• What you will do:
Sort through the entries below and pull out lines containing the word "caption".

• Task input:

——

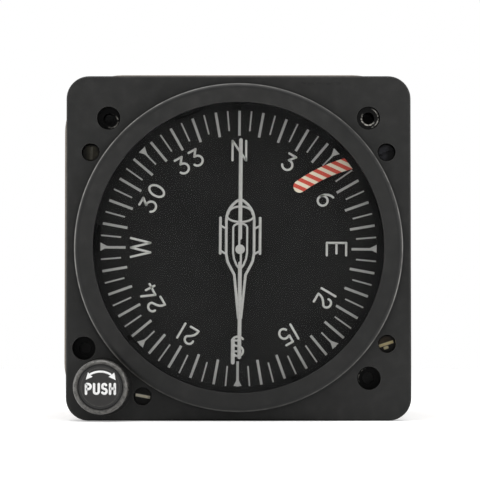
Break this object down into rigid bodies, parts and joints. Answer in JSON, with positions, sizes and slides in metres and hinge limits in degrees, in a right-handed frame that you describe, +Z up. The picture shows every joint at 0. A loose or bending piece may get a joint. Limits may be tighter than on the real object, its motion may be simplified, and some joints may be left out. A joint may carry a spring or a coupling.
{
  "type": "directional gyro",
  "caption": "Panel-mounted electric directional gyro: square flanged bezel, turning compass card, warning flag, push-to-set knob, geared gimbals and rotor in a closed case.",
  "frame": {"origin": "on the dial's axis, in the plane of the flange's front face", "axes": "+Y from the dial to the rear, +Z up, +X to the right as the pilot sees the dial"},
  "size_m": [0.0844, 0.1703, 0.0844],
  "materials": {
    "black_finish": "worn black anodised aluminium casting",
    "knob_black": "black with a worn bright rim",
    "case_paint": "olive brown baked paint",
    "mask_black": "matt black",
    "card_black": "matt black with off-white marks",
    "flag_paint": "red and off-white stripes",
    "glass": "clear, with marks on its rear face",
    "brass": "plain or darkened brass",
    "steel": "bright or plated steel",
    "alloy": "machined aluminium alloy",
    "rubber": "black rubber",
    "laminate": "brown moulded laminate"
  },
  "bodies": {
    "housing": {"bezel": "black_finish", "bezel_screws": "brass", "panel_inserts": "brass", "glass_gasket": "rubber", "cover_glass": "glass", "dial_mask": "mask_black", "mask_retaining_ring": "mask_black", "bezel_gasket": "rubber", "case_shell": "case_paint", "rear_cover_gasket": "rubber", "rear_cover": "case_paint", "rear_cover_screws": "steel", "connector_screws": "steel", "connector_shell": "alloy", "connector_insert": "laminate", "connector_pins": "brass", "gyro_frame": "alloy", "frame_screws": "steel", "card_bearings": "steel", "idler_stud": "steel", "gimbal_bearings": "steel", "brush_block": "laminate", "brushes": "steel", "knob_bushing": "brass", "shaft_seal": "rubber", "knob_spring": "steel", "guide_pin": "steel", "flag_bushing": "brass", "flag_coil": "laminate", "board_standoffs": "steel", "inverter_board": "laminate", "transformer": "steel", "capacitors": "alloy", "harness": "rubber"},
    "card": {"compass_card": "card_black", "card_hub": "alloy", "card_screws": "steel", "card_shaft": "steel", "heading_gear": "brass", "card_bevel_gear": "alloy"},
    "idler": {"idler_gear": "brass"},
    "outer_gimbal_set": {"outer_gimbal": "alloy", "gimbal_bevel_gear": "alloy", "gimbal_pivots": "steel", "slip_rings": "brass", "tilt_bearings": "steel"},
    "rotor_case": {"rotor_case_front": "alloy", "rotor_case_rear": "alloy", "tilt_pivots": "steel", "rotor_bearings": "steel", "stator": "steel"},
    "rotor": {"gyro_rotor": "steel"},
    "push_carriage": {"caging_fork": "steel"},
    "knob": {"setting_knob": "knob_black", "knob_set_screw": "steel", "knob_shaft": "steel", "pinion": "brass"},
    "flag": {"flag_vane": "flag_paint", "flag_shaft": "steel"}
  },
  "joints": [
    {"name": "outer_gimbal_turn", "type": "hinge", "parent": "housing", "child": "outer_gimbal_set", "pos_m": [0, 0.058, 0], "axis": [0, 0, 1], "continuous": true},
    {"name": "card_turn", "type": "hinge", "parent": "housing", "child": "card", "pos_m": [0, 0.01, 0], "axis": [0, 1, 0], "continuous": true},
    {"name": "idler_turn", "type": "hinge", "parent": "housing", "child": "idler", "pos_m": [-0.02073, 0.02, -0.02126], "axis": [0, 1, 0], "continuous": true},
    {"name": "gimbal_tilt", "type": "hinge", "parent": "outer_gimbal_set", "child": "rotor_case", "pos_m": [0, 0.058, 0], "axis": [1, 0, 0], "range_deg": [-55, 55]},
    {"name": "rotor_spin", "type": "hinge", "parent": "rotor_case", "child": "rotor", "pos_m": [0, 0.058, 0], "axis": [0, 1, 0], "continuous": true},
    {"name": "flag_swing", "type": "hinge", "parent": "housing", "child": "flag", "pos_m": [0.03047, 0.0017, 0.02134], "axis": [0, 1, 0], "range_deg": [0, 64], "stiffness_Nm_per_rad": 0.0002, "springref_deg": -34.38},
    {"name": "knob_push", "type": "slide", "parent": "housing", "child": "push_carriage", "axis": [0, 1, 0], "range_m": [0, 0.004], "stiffness_N_per_m": 400, "springref_m": -0.004, "deforming": ["knob_spring"]},
    {"name": "knob_turn", "type": "hinge", "parent": "push_carriage", "child": "knob", "pos_m": [-0.03257, 0, -0.03341], "axis": [0, 1, 0], "continuous": true}
  ],
  "couplings": [
    {"joint": "card_turn", "follows": "outer_gimbal_turn", "ratio": -1},
    {"joint": "idler_turn", "follows": "outer_gimbal_turn", "ratio": 1.3333}
  ]
}
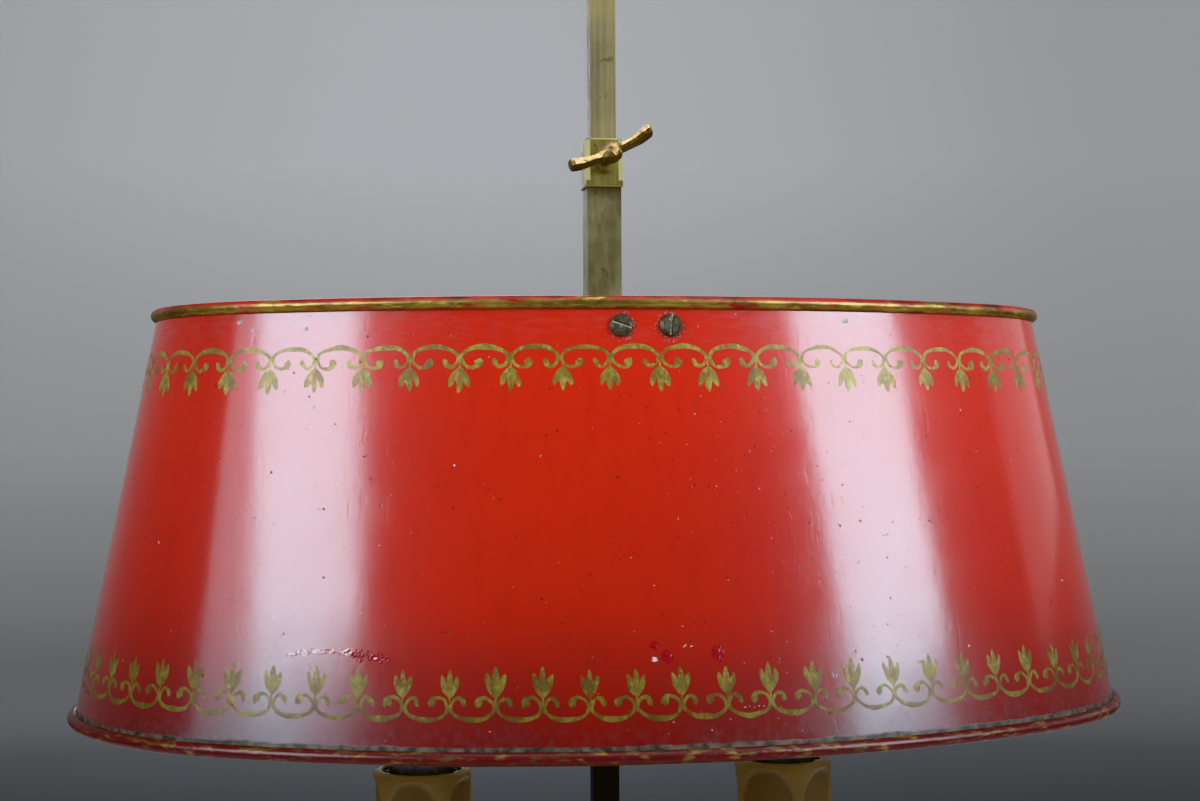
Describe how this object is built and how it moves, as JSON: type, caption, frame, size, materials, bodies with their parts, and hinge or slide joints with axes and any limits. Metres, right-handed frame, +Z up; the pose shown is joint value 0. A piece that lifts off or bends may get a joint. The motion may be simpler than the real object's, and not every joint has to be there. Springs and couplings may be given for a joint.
{
  "type": "bouillotte table lamp",
  "caption": "Table lamp with an oval painted tin shade on a square brass rod, a winged clamp key, candle-sleeve lights on scroll arms, and a round dish base.",
  "frame": {"origin": "on the table, under the centre of the round base", "axes": "+Z up along the stem; the oval shade is long along X; the clamp key and the switch knob face -Y"},
  "size_m": [0.3642, 0.2382, 0.6164],
  "materials": {
    "red_lacquer": "old red lacquer on tin plate, glossy with fine wear",
    "aged_brass": "dull brass with a brown-green patina",
    "cast_key_brass": "warm cast brass, filed and handled bright",
    "base_brass": "turned and spun brass, lacquered, softly aged",
    "edge_wire": "iron wire",
    "dark_screw": "blackened steel, worn at the slot",
    "bright_steel": "plated steel",
    "holder_brass": "thin pressed brass, satin",
    "cap_metal": "bare pressed metal",
    "bulb_glass": "satin white glass",
    "candle_resin": "honey-ivory resin, like beeswax",
    "cast_weight": "rough casting",
    "felt": "green wool felt",
    "black_moulding": "black moulded resin",
    "knob_moulding": "polished dark brown moulding",
    "white_moulding": "white insulating moulding",
    "wire_cover": "sleeved twin lead"
  },
  "bodies": {
    "stand": {"felt_pad": "felt", "base_weight": "cast_weight", "base_foot": "base_brass", "base_dish": "base_brass", "cord_bushing": "black_moulding", "tie_tube": "bright_steel", "tie_washer": "bright_steel", "tie_nuts": "bright_steel", "column_foot": "base_brass", "column_base_ring": "base_brass", "column_shaft": "base_brass", "column_capital": "base_brass", "hub_body": "base_brass", "hub_cap": "base_brass", "stem_rod": "aged_brass", "stem_nut": "bright_steel", "finial": "base_brass", "switch_body": "black_moulding", "switch_nut": "base_brass", "splice_caps": "white_moulding", "left_arm": "base_brass", "right_arm": "base_brass", "left_arm_lead": "wire_cover", "right_arm_lead": "wire_cover", "left_riser": "bright_steel", "right_riser": "bright_steel", "left_cup": "base_brass", "right_cup": "base_brass", "left_drip_pan": "base_brass", "right_drip_pan": "base_brass", "left_holder_cap": "holder_brass", "right_holder_cap": "holder_brass", "left_insulator": "white_moulding", "right_insulator": "white_moulding", "left_plungers": "holder_brass", "right_plungers": "holder_brass", "left_barrel": "holder_brass", "right_barrel": "holder_brass", "left_sleeve": "candle_resin", "right_sleeve": "candle_resin", "left_bulb_cap": "cap_metal", "right_bulb_cap": "cap_metal", "left_bulb_glass": "bulb_glass", "right_bulb_glass": "bulb_glass"},
    "shade_carriage": {"shade": "red_lacquer", "top_edge_wire": "edge_wire", "bottom_edge_wire": "edge_wire", "crossbar": "aged_brass", "tube_ferrule": "aged_brass", "slide_tube": "aged_brass", "clamp_collar": "aged_brass", "shade_screws": "dark_screw", "shade_nuts": "dark_screw"},
    "key": {"clamp_key": "cast_key_brass"},
    "knob": {"switch_knob": "knob_moulding"}
  },
  "joints": [
    {"name": "shade_slide", "type": "slide", "parent": "stand", "child": "shade_carriage", "axis": [0, 0, 1], "range_m": [-0.225, 0.057]},
    {"name": "clamp_key_turn", "type": "hinge", "parent": "shade_carriage", "child": "key", "pos_m": [0, -0.0138, 0.5007], "axis": [0, -1, 0], "range_deg": [0, 360]},
    {"name": "switch_turn", "type": "hinge", "parent": "stand", "child": "knob", "pos_m": [0, -0.03, 0.1725], "axis": [0, -1, 0], "continuous": true}
  ]
}
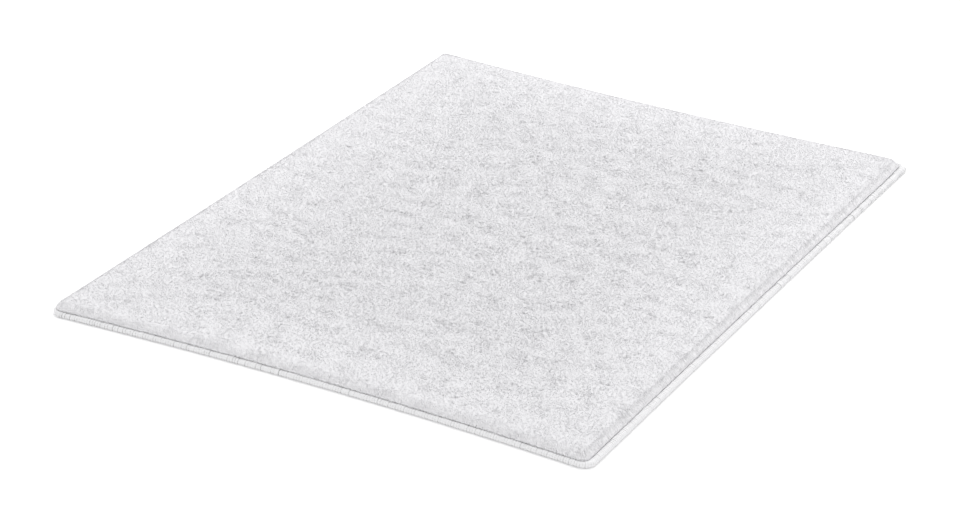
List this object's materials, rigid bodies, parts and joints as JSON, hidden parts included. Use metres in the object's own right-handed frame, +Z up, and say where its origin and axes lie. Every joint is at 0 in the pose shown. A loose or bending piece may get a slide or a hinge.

——

• Solution to this problem:
  "caption": "Panel-mounted electric directional gyro: square flanged bezel, turning compass card, warning flag, push-to-set knob, geared gimbals and rotor in a closed case.",
Describe how this object is built and how it moves, as JSON: type, caption, frame, size, materials, bodies with their parts, and hinge or slide joints with axes and any limits. Metres, right-handed frame, +Z up; the pose shown is joint value 0. A piece that lifts off or bends may get a joint. The motion may be simpler than the real object's, and not every joint has to be there. Springs and couplings may be given for a joint.
  "caption": "Table lamp with an oval painted tin shade on a square brass rod, a winged clamp key, candle-sleeve lights on scroll arms, and a round dish base.",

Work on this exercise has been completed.